— start GIVEN MATERIAL —

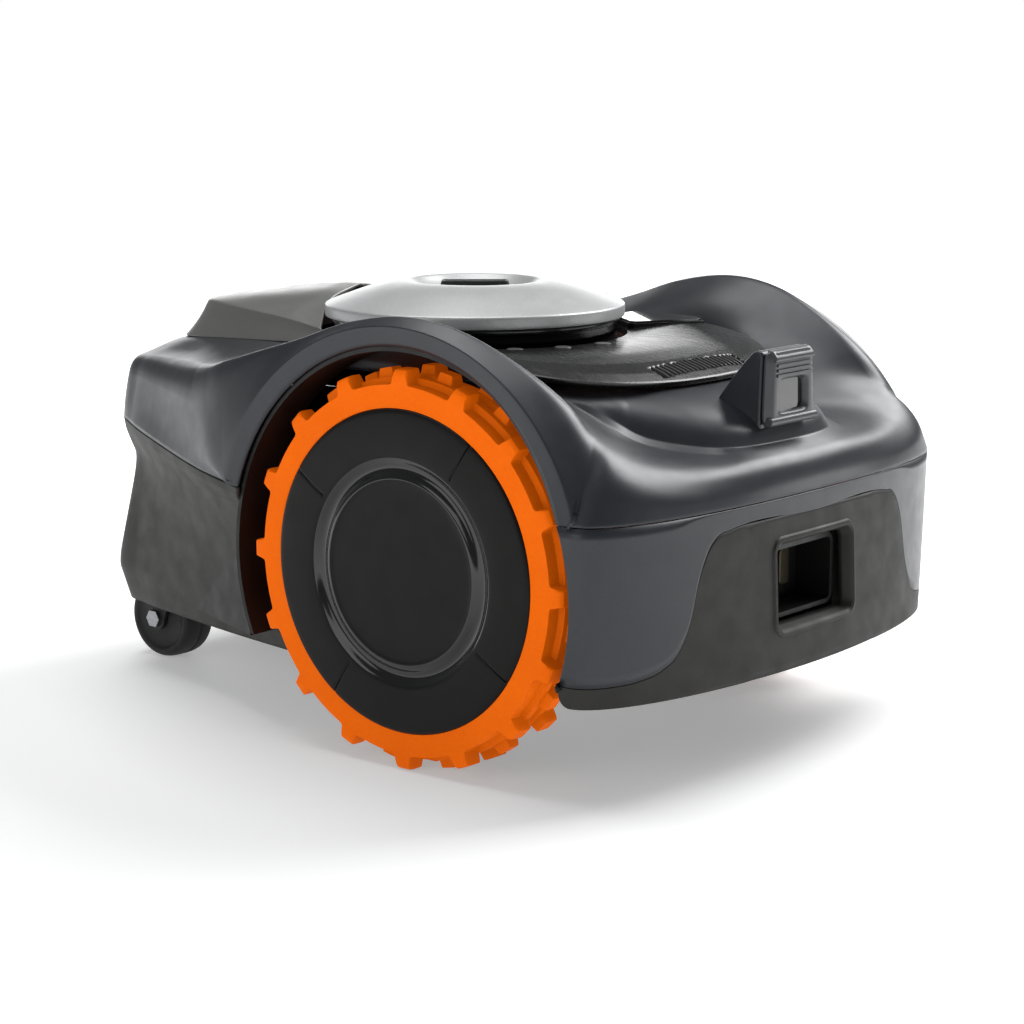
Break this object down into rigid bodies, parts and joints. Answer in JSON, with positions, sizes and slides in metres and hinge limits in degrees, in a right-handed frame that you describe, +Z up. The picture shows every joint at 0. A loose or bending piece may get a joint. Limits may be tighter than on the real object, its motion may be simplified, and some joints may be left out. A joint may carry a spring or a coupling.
{
  "type": "robotic lawn mower",
  "caption": "Self-driving lawn mower with large lugged drive wheels, tail casters, a sprung bumper with charging port, camera pod, height dial and a swinging-blade cutting deck.",
  "frame": {"origin": "on the ground under the middle of the body's length and width", "axes": "-Y is the front with the camera and charging port, +X the mower's left, +Z up"},
  "size_m": [0.386, 0.545, 0.285],
  "materials": {
    "shell_grey": "satin dark blue-grey metallic",
    "trim_dark": "fine matte grain",
    "panel_gloss": "piano black",
    "panel_matte": "matte black",
    "pod_grey": "satin grey",
    "cover_grey": "satin warm grey metallic",
    "dial_silver": "satin silver",
    "grip_black": "matte",
    "tyre_orange": "moulded rubber",
    "hub_black": "satin black",
    "rim_black": "matte",
    "caster_black": "matte",
    "chassis_black": "matte",
    "stop_red": "gloss",
    "key_grey": "matte",
    "display_black": "gloss",
    "lens_glass": "smoked",
    "camera_black": "matte",
    "contact_brass": "plated",
    "steel": "brushed",
    "bearing_bronze": "sintered",
    "motor_steel": "plated can",
    "battery_blue": "shrink sleeve",
    "board_green": "solder mask",
    "antenna_white": "ceramic"
  },
  "bodies": {
    "chassis": {"chassis_tub": "chassis_black", "upper_shell": "shell_grey", "rear_skirt": "trim_dark", "arch_liners": "chassis_black", "top_panel": "panel_gloss", "vent_grille": "panel_matte", "display_module": "panel_matte", "display_glass": "display_black", "pod_housing": "shell_grey", "pod_bezel": "pod_grey", "camera_window": "lens_glass", "camera_module": "camera_black", "rear_cover": "cover_grey", "antenna_module": "antenna_white", "charge_socket": "chassis_black", "charge_contacts": "contact_brass", "battery_pack": "battery_blue", "battery_cover": "trim_dark", "cover_screws": "steel", "control_board": "board_green", "left_drive_motor": "motor_steel", "right_drive_motor": "motor_steel", "axle_bearings": "bearing_bronze", "lift_rods": "steel", "lift_bridge": "chassis_black"},
    "bumper": {"bumper_band": "shell_grey", "bumper_insert": "trim_dark", "bumper_guides": "steel"},
    "dial": {"dial_cap": "dial_silver", "dial_grip": "grip_black", "dial_drum": "panel_gloss", "lift_screw": "steel"},
    "cutting_deck": {"deck_carriage": "chassis_black", "blade_motor": "motor_steel"},
    "blade_rotor": {"blade_disc": "grip_black", "blade_spindle": "steel", "skid_plate": "trim_dark", "blade_pivots": "steel"},
    "blade_1": {"blade_1": "steel"},
    "blade_2": {"blade_2": "steel"},
    "blade_3": {"blade_3": "steel"},
    "stop_button": {"stop_button": "stop_red"},
    "start_key": {"start_key": "key_grey"},
    "home_key": {"home_key": "key_grey"},
    "mow_key": {"mow_key": "key_grey"},
    "left_wheel": {"left_tyre": "tyre_orange", "left_rim": "rim_black", "left_hub_cover": "hub_black", "left_axle": "steel"},
    "left_caster": {"left_caster_fork": "chassis_black", "left_caster_axle": "steel"},
    "left_caster_wheel": {"left_caster_wheel": "caster_black"},
    "right_wheel": {"right_tyre": "tyre_orange", "right_rim": "rim_black", "right_hub_cover": "hub_black", "right_axle": "steel"},
    "right_caster": {"right_caster_fork": "chassis_black", "right_caster_axle": "steel"},
    "right_caster_wheel": {"right_caster_wheel": "caster_black"}
  },
  "joints": [
    {"name": "left_wheel_spin", "type": "hinge", "parent": "chassis", "child": "left_wheel", "pos_m": [0.16, -0.0885, 0.125], "axis": [1, 0, 0], "continuous": true},
    {"name": "left_caster_swivel", "type": "hinge", "parent": "chassis", "child": "left_caster", "pos_m": [0.062, 0.2275, 0.08], "axis": [0, 0, 1], "continuous": true},
    {"name": "left_caster_roll", "type": "hinge", "parent": "left_caster", "child": "left_caster_wheel", "pos_m": [0.062, 0.2425, 0.03], "axis": [1, 0, 0], "continuous": true},
    {"name": "right_wheel_spin", "type": "hinge", "parent": "chassis", "child": "right_wheel", "pos_m": [-0.16, -0.0885, 0.125], "axis": [1, 0, 0], "continuous": true},
    {"name": "right_caster_swivel", "type": "hinge", "parent": "chassis", "child": "right_caster", "pos_m": [-0.062, 0.2275, 0.08], "axis": [0, 0, 1], "continuous": true},
    {"name": "right_caster_roll", "type": "hinge", "parent": "right_caster", "child": "right_caster_wheel", "pos_m": [-0.062, 0.2425, 0.03], "axis": [1, 0, 0], "continuous": true},
    {"name": "deck_lift", "type": "slide", "parent": "chassis", "child": "cutting_deck", "axis": [0, 0, 1], "range_m": [-0.02, 0.02]},
    {"name": "dial_turn", "type": "hinge", "parent": "chassis", "child": "dial", "pos_m": [0, 0.0053, 0.25], "axis": [0, 0, 1], "range_deg": [-136, 136]},
    {"name": "rotor_spin", "type": "hinge", "parent": "cutting_deck", "child": "blade_rotor", "pos_m": [0, 0.0053, 0.06], "axis": [0, 0, 1], "continuous": true},
    {"name": "bumper_press", "type": "slide", "parent": "chassis", "child": "bumper", "axis": [0, 1, 0], "range_m": [0, 0.005], "stiffness_N_per_m": 3000, "springref_m": -0.003},
    {"name": "stop_press", "type": "slide", "parent": "chassis", "child": "stop_button", "axis": [0, 0, -1], "range_m": [0, 0.004], "stiffness_N_per_m": 600, "springref_m": -0.002},
    {"name": "blade_1_swing", "type": "hinge", "parent": "blade_rotor", "child": "blade_1", "pos_m": [0.062, 0.0053, 0.0395], "axis": [0, 0, 1], "range_deg": [-100, 100]},
    {"name": "blade_2_swing", "type": "hinge", "parent": "blade_rotor", "child": "blade_2", "pos_m": [-0.031, 0.05899, 0.0395], "axis": [0, 0, 1], "range_deg": [-100, 100]},
    {"name": "blade_3_swing", "type": "hinge", "parent": "blade_rotor", "child": "blade_3", "pos_m": [-0.031, -0.04839, 0.0395], "axis": [0, 0, 1], "range_deg": [-100, 100]},
    {"name": "start_press", "type": "slide", "parent": "chassis", "child": "start_key", "axis": [0, 0, -1], "range_m": [0, 0.001], "stiffness_N_per_m": 150, "springref_m": -0.001},
    {"name": "home_press", "type": "slide", "parent": "chassis", "child": "home_key", "axis": [0, 0, -1], "range_m": [0, 0.001], "stiffness_N_per_m": 150, "springref_m": -0.001},
    {"name": "mow_press", "type": "slide", "parent": "chassis", "child": "mow_key", "axis": [0, 0, -1], "range_m": [0, 0.001], "stiffness_N_per_m": 150, "springref_m": -0.001}
  ],
  "couplings": [
    {"joint": "dial_turn", "follows": "deck_lift", "rad_per_m": 117.81}
  ]
}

— end GIVEN MATERIAL —

## SET EXERCISE
Identify every line holding the word "joints" and copy it out.

## RESPONSE
Break this object down into rigid bodies, parts and joints. Answer in JSON, with positions, sizes and slides in metres and hinge limits in degrees, in a right-handed frame that you describe, +Z up. The picture shows every joint at 0. A loose or bending piece may get a joint. Limits may be tighter than on the real object, its motion may be simplified, and some joints may be left out. A joint may carry a spring or a coupling.
  "joints": [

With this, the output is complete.